Solution 1. Search

We can determine how many operations is needed at minimum to make \(S\) equal atcoder in manner of BFS, regarding the current string as a vertex.
During the implementation, it is useful to use a queue or a map (associative array).

The complexity is \(O(|S|!)\) (but this time, the complexity is constant because \(|S|\) is fixed to \(7\).)

Sample code (C++):

#include<bits/stdc++.h>

using namespace std;

int main(){
  string s;
  cin >> s;
  
  map<string,int> mp;
  queue<string> q;
  
  mp[s]=0;
  q.push(s);
  
  while(!q.empty()){
    string current=q.front();q.pop();
    if(current=="atcoder"){
      cout << mp[current] << "\n";
      return 0;
    }
    
    for(int i=1;i<7;i++){
      string next=current;
      swap(next[i-1],next[i]);
      if(mp.find(next)==mp.end()){
        q.push(next);
        mp[next]=mp[current]+1;
      }
    }
  }
  return 0;
}

Solution 2. Use the “inversion number”

Since atcoder consists of \(7\) distinct characters, we may consider replacing the \(i\)-th character of atcoder with an integer \(i\).
For example, an input catredo can be replaced with a sequence \((3,1,2,7,6,5,4)\).
What is the minimum number of swaps required to make the sequence equal \((1,2,3,4,5,6,7)\)?
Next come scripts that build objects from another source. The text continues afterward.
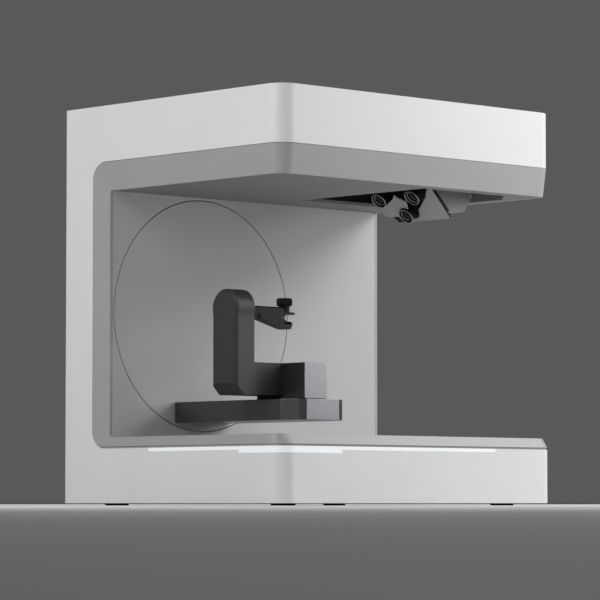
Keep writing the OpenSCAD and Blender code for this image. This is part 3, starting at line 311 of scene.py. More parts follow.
class Stock:
    """The finishes of this unit."""

    # Painted ABS of the outer shell: a fine satin skin, so edges catch a soft, even light.
    SHELL = Finish(
        "Painted ABS shell, satin", "shell", "#D9D9D9", "#D5D5D5", 0.42, Grain.POWDER, 1.1, 0.004
    )
    # The bezel's ABS is moulded in the shell's grey with a slightly duller, sparked skin; the darker
    # grey given here is painted shade on the bevels round the opening.
    BEZEL_PAINTED_SHADE = Finish(
        "Moulded ABS bezel, sparked, with painted shade", "bezel", "#9B9B9B", "#969696", 0.5, Grain.SPARKED, 0.8, 0.006
    )
    # The ceiling panel's darker grey is painted shade, standing in for the shadow under the top
    # slab. It is matt, so the cameras see no glare from above.
    CEILING_PAINTED_SHADE = Finish(
        "Painted ABS ceiling, matt, with painted shade", "bezel", "#7F7F7F", "#7A7A7A", 0.6, Grain.POWDER, 0.9, 0.004
    )
    # Panels inside the work space: matt, so the projector's pattern doesn't glare.
    PANEL = Finish(
        "Painted ABS panel, matt", "panel", "#B4B4B4", "#B0B0B0", 0.55, Grain.POWDER, 0.9, 0.004
    )
    # Powder-coated steel sheet on the back, with the orange peel of the coat.
    REAR = Finish(
        "Steel sheet, powder-coated grey",
        "rear_sheet",
        "#C6C6C6",
        "#C0C0C0",
        0.5,
        Grain.POWDER,
        1.4,
        0.012,
    )
    # Zinc-plated sheet: dull metal with slow grey clouds from the bath.
    ZINC = Finish(
        "Steel sheet, zinc-plated",
        "chassis_sheet",
        "#A9ADB0",
        "#949A9E",
        0.38,
        Grain.BLASTED,
        3.0,
        0.004,
        metallic=1.0,
    )
    # Cast aluminium in charcoal metallic coat: dark from the side, bright where it faces a lamp.
    CASTING = Finish(
        "Cast aluminium, charcoal metallic coat",
        "dark_casting",
        "#646467",
        "#616164",
        0.27,
        Grain.POWDER,
        0.45,
        0.0004,
        metallic=0.9,
    )
    # The bracket is bent from plate and hard-anodised: darker and duller than the casting.
    PLATE = Finish(
        "Aluminium plate, hard-anodised",
        "dark_casting",
        "#38383A",
        "#333335",
        0.5,
        Grain.BLASTED,
        0.5,
        0.003,
        metallic=0.4,
    )
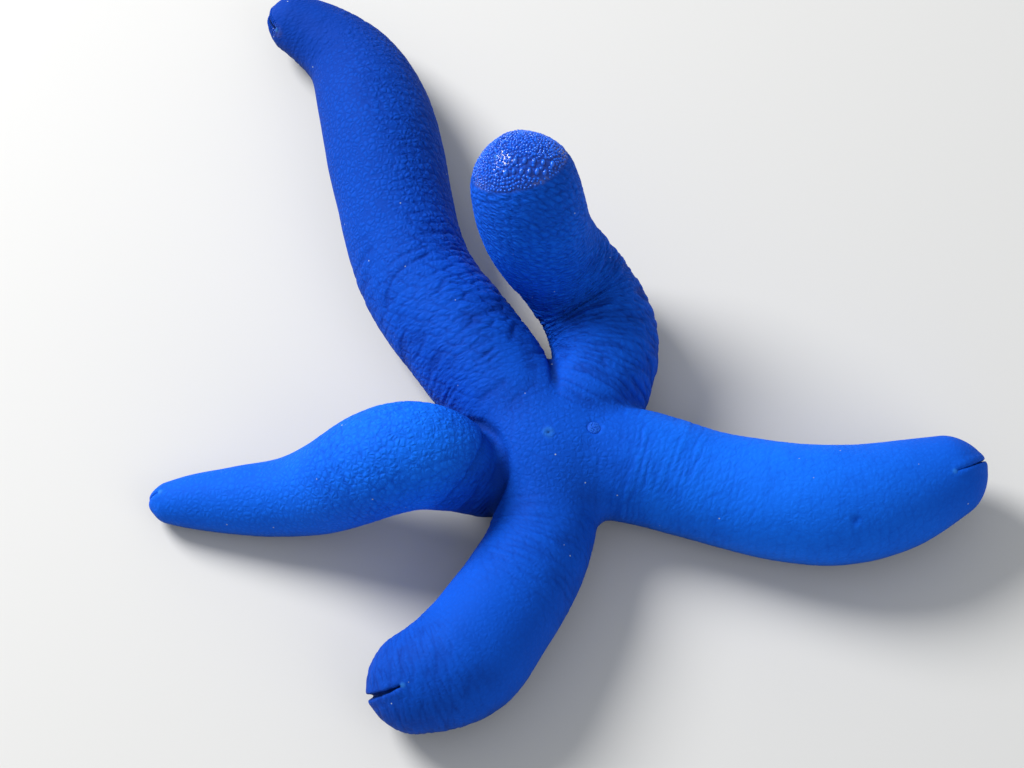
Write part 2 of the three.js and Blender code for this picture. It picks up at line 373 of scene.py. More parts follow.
def join(one, other, soft):
    """The union of two fields, with a fillet where they meet."""
    overlap = np.maximum(soft - np.abs(one - other), 0)
    return np.minimum(one, other) - overlap**2 / (4 * soft)


def body_surface():
    """The body with its furrows cut and its soles laid flat: its points and its quads."""
    fields = {letter: tube_field(arm.rings()) for letter, arm in arms.items()}
    body = join(fields.pop("a"), fields.pop("e"), SOFT_A_E)
    body = join(body, ellipsoid_field(DOME_SIZE, (0, 0, DOME_MIDDLE)), SOFT_DISC)
    front = join(fields.pop("c"), fields.pop("d"), SOFT_C_D)
    body = join(body, front, SOFT_FRONT)
    body = join(body, fields.pop("b"), SOFT_B)
    for arm in arms.values():
        body = -join(-body, tube_field(arm.furrow_rings()), SOFT_FURROW)
    body = -join(-body, ellipsoid_field(MOUTH_SIZE, (0, 0, 0)), SOFT_MOUTH)
    height = FIELD_LOW[2] + VOXEL * np.arange(FIELD_SHAPE[2], dtype=np.float32)
    body = np.maximum(body, -height)
    grid = openvdb.FloatGrid(BAND)
    grid.transform = GRID
    grid.copyFromArray(np.clip(body, -BAND, BAND))
    points, quads = grid.convertToQuads()
    return points.astype(float) + FIELD_LOW, quads


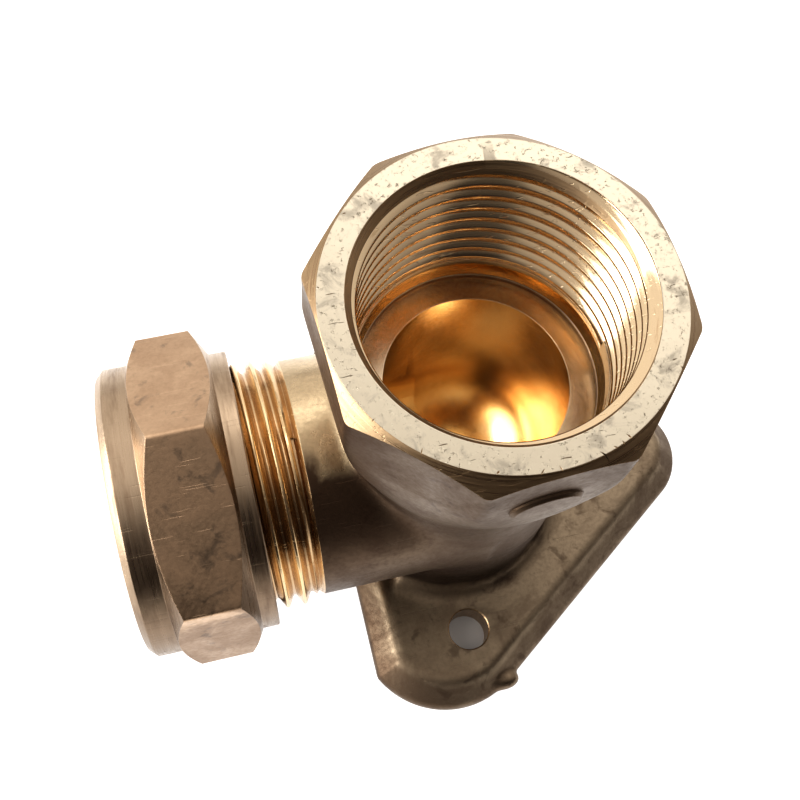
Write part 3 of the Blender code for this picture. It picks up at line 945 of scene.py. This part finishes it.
def make_nut():
    blank_r = NUT_CORNER_R + 0.5
    slope = math.tan(math.radians(30.0))
    outer_drop = (blank_r - NUT_COLLAR_R) * slope
    inner_drop = (blank_r - NUT_RING_R) * slope
    profile = [
        (0.0, NUT_OUTER_REACH, 0.0, NUT_TURNED),
        (NUT_COLLAR_R - 0.75, NUT_OUTER_REACH, 0.2, NUT_TURNED),
        (NUT_COLLAR_R, NUT_OUTER_REACH - 0.75, 0.3, NUT_TURNED),
        (NUT_COLLAR_R, NUT_HEX_OUTER_REACH, 0.12, NUT_TURNED),
        (blank_r, NUT_HEX_OUTER_REACH - outer_drop, 0.0, NUT_TURNED),
        (blank_r, NUT_HEX_INNER_REACH + inner_drop, 0.0, NUT_TURNED),
        (NUT_RING_R, NUT_HEX_INNER_REACH, 0.12, NUT_TURNED),
        (NUT_RING_R, NUT_INNER_REACH, 0.25, NUT_TURNED),
        (0.0, NUT_INNER_REACH, 0.0, NUT_TURNED),
    ]
    nut = turned("nut_shell", profile, OUTLET_PLACE)
    prism = hexagon("nut_prism", NUT_CORNER_R * math.cos(math.pi / 6.0), 0.5, NUT_INNER_REACH - 1.0,
                    NUT_OUTER_REACH + 1.0, NUT_FIRST_CORNER_DEG, NUT_SKIN, OUTLET_PLACE)
    combine(nut, [prism], "INTERSECT")
    relief_reach = NUT_INNER_REACH + 8.2
    cone_reach = NUT_OUTER_REACH - 1.75
    bore = turned("nut_bore", [
        (0.0, NUT_OUTER_REACH + 1.0, 0.0, NUT_TURNED),
        (NUT_HOLE_R + 1.2, NUT_OUTER_REACH + 1.0, 0.0, NUT_TURNED),
        (NUT_HOLE_R, NUT_OUTER_REACH - 0.2, 0.0, NUT_TURNED),
        (NUT_HOLE_R, cone_reach, 0.0, NUT_TURNED),
        (THREAD_MAJOR_R + 0.25, cone_reach - 2.2, 0.0, NUT_TURNED),
        (THREAD_MAJOR_R + 0.25, relief_reach, 0.0, NUT_TURNED),
        (THREAD_MINOR_R - 0.3, relief_reach - 0.5, 0.0, NUT_TURNED),
        (THREAD_MINOR_R - 0.3, NUT_INNER_REACH - 1.0, 0.0, NUT_TURNED),
        (0.0, NUT_INNER_REACH - 1.0, 0.0, NUT_TURNED),
    ], OUTLET_PLACE)
    inner = threaded("nut_thread", nut_thread_radius, NUT_INNER_REACH - 3.2, relief_reach + 1.2,
                     MALE_PHASE_REACH, NUT_TURNED, OUTLET_PLACE)
    combine(nut, [bore, inner], "DIFFERENCE")
    return smooth(nut)


def make_olive():
    inner_reach, outer_reach = -OLIVE_HIGH.x, -OLIVE_LOW.x
    crown = THREAD_MINOR_R - 0.12
    profile = [
        (11.5, outer_reach, 0.0, OLIVE_METAL),
        (11.65, outer_reach - 0.6, 0.4, OLIVE_METAL),
        (crown, outer_reach - 2.4, 1.2, OLIVE_METAL),
        (crown, inner_reach + 2.4, 1.2, OLIVE_METAL),
        (11.65, inner_reach + 0.6, 0.4, OLIVE_METAL),
        (11.5, inner_reach, 0.0, OLIVE_METAL),
        (11.05, inner_reach, 0.1, OLIVE_METAL),
        (11.05, outer_reach, 0.1, OLIVE_METAL),
    ]
    return smooth(turned("olive_ring", profile, OUTLET_PLACE))


# ---------------------------------------------------------------- stage

CAMERA_SPOT = (-23.9, -38.66, 136.45)
CAMERA_TURN_DEG = (22.304, -3.803, -13.768)
SENSOR_WIDTH = 36.0
LENS = 51.74
ROOM_BRIGHT_SIDE = (0.0, 0.88, 0.47)
ROOM_DARKEST = -0.6
ROOM_LIGHT = ((0.0, (0.04, 0.033, 0.03)), (0.25, (0.14, 0.12, 0.11)), (0.5, (0.55, 0.52, 0.49)),
              (0.9, (1.0, 0.95, 0.9)))
# A dark patch of the room, which the socket's thread reflects: its direction, edge and light.
DARK_CORNER = (0.09, -0.62, 0.78)
DARK_CORNER_EDGE = (0.93, 0.975)
DARK_CORNER_LIGHT = (1.0, 0.25)
FLOOR_HEIGHT = -0.02
# The floor glows, though it is no lamp: a painted pool of light of this strength, centred and stretched so
# that it fades away beyond the elbow.
FLOOR_GLOW = 0.8
FLOOR_GLOW_CENTRE = (5.0, 25.0, 0.0)
FLOOR_GLOW_SHAPE = (0.6, 1.0, 1.0)
FLOOR_GLOW_REACH = (80.0, 150.0)


def make_floor():
    half_size = 900.0
    steps = 12
    marks = np.linspace(-half_size, half_size, steps)
    points = [(x, y, FLOOR_HEIGHT) for x in marks for y in marks]
    faces = [(i * steps + j, (i + 1) * steps + j, (i + 1) * steps + j + 1, i * steps + j + 1)
             for i in range(steps - 1) for j in range(steps - 1)]
    add_mesh("floor", points, faces, [glowing_floor_paint()])


def add_light(name, spot, target, size, power, colour):
    """A soft rectangular studio light, in millimetres, turned towards a target."""
    data = bpy.data.lights.new(name, "AREA")
    data.shape = "RECTANGLE"
    data.size, data.size_y = size[0] * MM, size[1] * MM
    data.energy = power
    data.color = colour
    light = bpy.data.objects.new(name, data)
    bpy.context.scene.collection.objects.link(light)
    light.location = Vector(spot) * MM
    light.rotation_euler = (Vector(target) - Vector(spot)).to_track_quat("-Z", "Y").to_euler()


def make_world():
    """A plain studio room: bright above and on the +Y side, dim on the -Y side."""
    world = bpy.data.worlds.new("studio")
    bpy.context.scene.world = world
    world.use_nodes = True
    tree = world.node_tree
    place = tree.nodes.new("ShaderNodeTexCoord").outputs["Generated"]
    dot = tree.nodes.new("ShaderNodeVectorMath")
    dot.operation = "DOT_PRODUCT"
    dot.inputs[1].default_value = Vector(ROOM_BRIGHT_SIDE).normalized()
    tree.links.new(place, dot.inputs[0])
    share = tree.nodes.new("ShaderNodeMapRange")
    share.inputs["From Min"].default_value = ROOM_DARKEST
    tree.links.new(dot.outputs["Value"], share.inputs["Value"])
    ramp = tree.nodes.new("ShaderNodeValToRGB")
    tree.links.new(share.outputs["Result"], ramp.inputs[0])
    stops = ramp.color_ramp.elements
    stops.remove(stops[0])
    for position, _ in ROOM_LIGHT[1:]:
        stops.new(position)
    for stop, (position, colour) in zip(stops, ROOM_LIGHT):
        stop.position, stop.color = position, (*colour, 1.0)
    tree.links.new(ramp.outputs[0], tree.nodes["Background"].inputs["Color"])
    spot = tree.nodes.new("ShaderNodeVectorMath")
    spot.operation = "DOT_PRODUCT"
    spot.inputs[1].default_value = Vector(DARK_CORNER).normalized()
    tree.links.new(place, spot.inputs[0])
    shade = tree.nodes.new("ShaderNodeMapRange")
    shade.interpolation_type = "SMOOTHSTEP"
    for index, number in enumerate(DARK_CORNER_EDGE + DARK_CORNER_LIGHT):
        shade.inputs[index + 1].default_value = number
    tree.links.new(spot.outputs["Value"], shade.inputs[0])
    tree.links.new(shade.outputs["Result"], tree.nodes["Background"].inputs["Strength"])


def make_camera():
    data = bpy.data.cameras.new("camera")
    data.sensor_width = SENSOR_WIDTH
    data.lens = LENS
    data.clip_start, data.clip_end = 1.0 * MM, 5.0
    camera = bpy.data.objects.new("camera", data)
    bpy.context.scene.collection.objects.link(camera)
    camera.location = Vector(CAMERA_SPOT) * MM
    camera.rotation_euler = Euler([math.radians(angle) for angle in CAMERA_TURN_DEG], "XYZ")
    bpy.context.scene.camera = camera


def make_stage():
    make_floor()
    add_light("overhead", (120.0, 200.0, 310.0), (0.0, 0.0, 20.0), (380.0, 180.0), 0.2, (1.0, 0.98, 0.95))
    add_light("skylight", (-270.0, 75.0, 375.0), (0.0, 0.0, 40.0), (170.0, 170.0), 0.36, (1.0, 0.99, 0.97))
    add_light("window", (-400.0, 20.0, 125.0), (0.0, 0.0, 30.0), (380.0, 250.0), 1.8, (1.0, 0.99, 0.97))
    make_world()
    make_camera()
    bpy.context.scene.view_settings.view_transform = "Standard"
    bpy.context.scene.view_settings.look = "Medium High Contrast"


# ---------------------------------------------------------------- main

def main():
    for item, body, node, slot in (
        (make_body(), "elbow", "body", "forged_brass"),
        (make_nut(), "nut", "compression_nut", "turned_brass"),
        (make_olive(), "olive_carrier", "olive", "olive_brass"),
    ):
        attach(item, body)
        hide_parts(node)
    make_stage()


main()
This is a famous problem called “inversion number.”
We do not explain the specific way to solve, but for example, Chokudai Speedrun 001-J is exactly the problem that asks to find the inversion number.
The time complexity is \(O(|S| \log |S|)\) (but just as before, \(|S|\) is fixed to \(7\), so this is a constant time too.)

Sample code (C++):

#include<bits/stdc++.h>

using namespace std;

vector<int> bit;
int sum(int i){
    int s=0;
    while(i>0){
        s+=bit[i];
        i-=i&(-i);
    }
    return s;
}

void add(int i,int x){
    while(i<bit.size()){
        bit[i]+=x;
        i+=i&(-i);
    }
}

int main(){
  bit.resize(10);
  for(int i=0;i<10;i++){bit[i]=0;}
  
  string s;
  cin >> s;
  map<char,int> mp;
  string atc="*atcoder";
  for(int i=1;i<=7;i++){
    mp[atc[i]]=i;
  }
  vector<int> a={-1};
  for(int i=0;i<7;i++){
    a.push_back(mp[s[i]]);
  }
  
  int res=0;
  for(int i=1;i<=7;i++){
    res+=(i-1-sum(a[i]));
    add(a[i],1);
  }
  cout << res << "\n";
  return 0;
}